Source material:
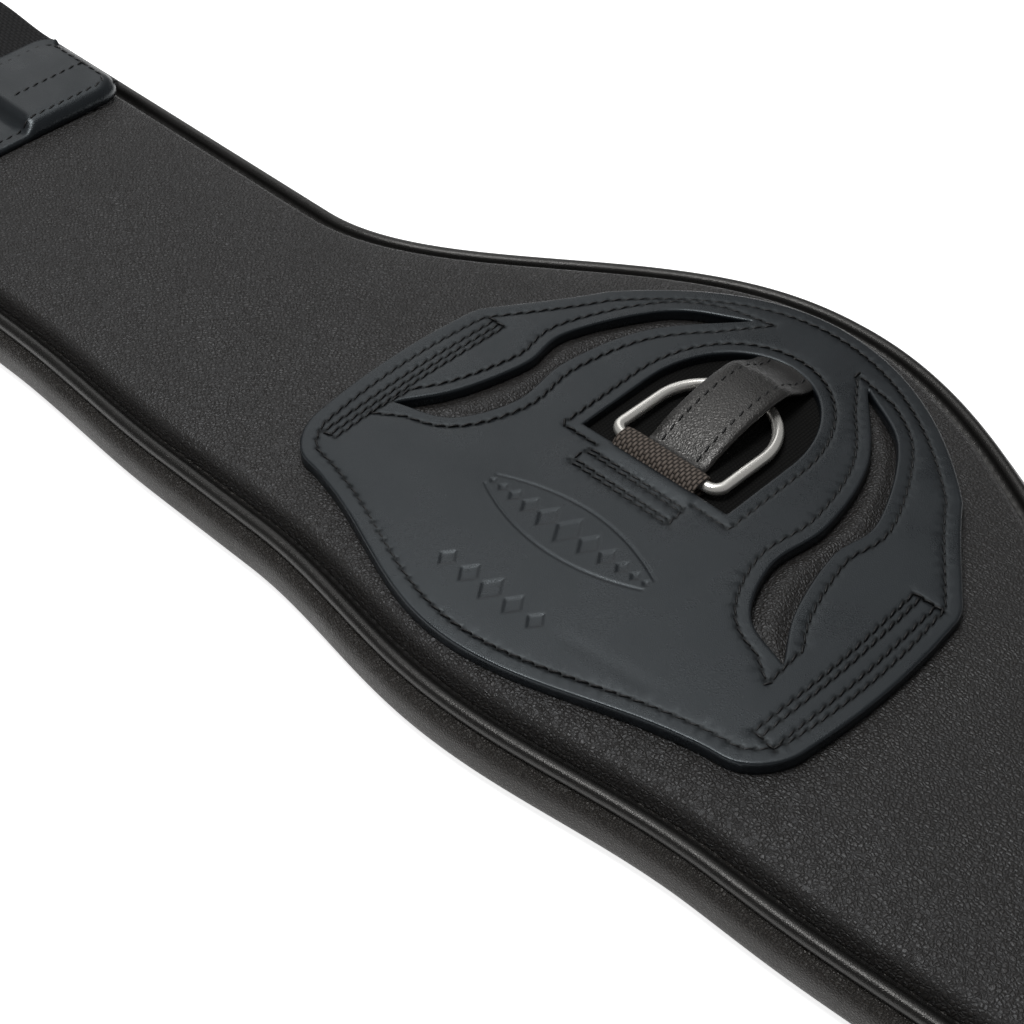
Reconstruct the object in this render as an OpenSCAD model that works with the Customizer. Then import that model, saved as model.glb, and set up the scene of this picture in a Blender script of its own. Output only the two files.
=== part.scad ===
// Anatomic leather saddle girth, lying flat with its outer side up.
// +X runs along the girth, +Y towards the horse's front, +Z out of the outer side.
// The origin is at the bottom centre of the padded body.

/* [Body] */
// Length of the padded body, end to end
body_len = 760; // [620:10:900]
// Width of the narrow ends between the piping lines
neck_w = 92; // [88:1:104]
// How far the middle bulges towards the front
front_bulge = 64.8; // [56:0.2:74]
// How far the middle bulges towards the rear
rear_bulge = 6.8; // [4:0.2:14]
// How far the padded roll stands out beyond the piping
roll_out = 4; // [3:0.5:5]
// Corner radius of the body's ends at the piping
end_r = 30; // [20:1:40]

/* [Layers] */
// Height of the padded lining roll
roll_h = 11.2; // [9:0.2:14]
// Thickness of the lining leather
lining_t = 1.2; // [0.8:0.1:2]
// Height of the outer panel's crown above the ground
crown_z = 18.5; // [18:0.5:22]
// Thickness of the outer leather
panel_t = 1.4; // [1:0.1:2]
// Thickness of the load-bearing web inside
web_t = 2; // [1:0.5:2]
// Width of the load-bearing web
web_w = 64; // [40:2:70]

/* [Centre patch] */
// Thickness of the centre patch
patch_t = 3.5; // [3:0.1:4.5]
// Reach of the patch's right end from the middle of the window
patch_right = 83.2; // [80:0.2:84]
// Reach of the patch's left end from the middle of the window
patch_left = 75; // [72:0.2:84]
// Distance from the window's straight edge to the patch's front tip
patch_front = 74.3; // [72:0.1:76]
// Distance from the window's straight edge to the patch's rear tip
patch_rear = 72.5; // [70:0.5:74]
// Half the width of the window
window_half = 23; // [22:0.5:24]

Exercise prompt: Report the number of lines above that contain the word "with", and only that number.

Finished task: 2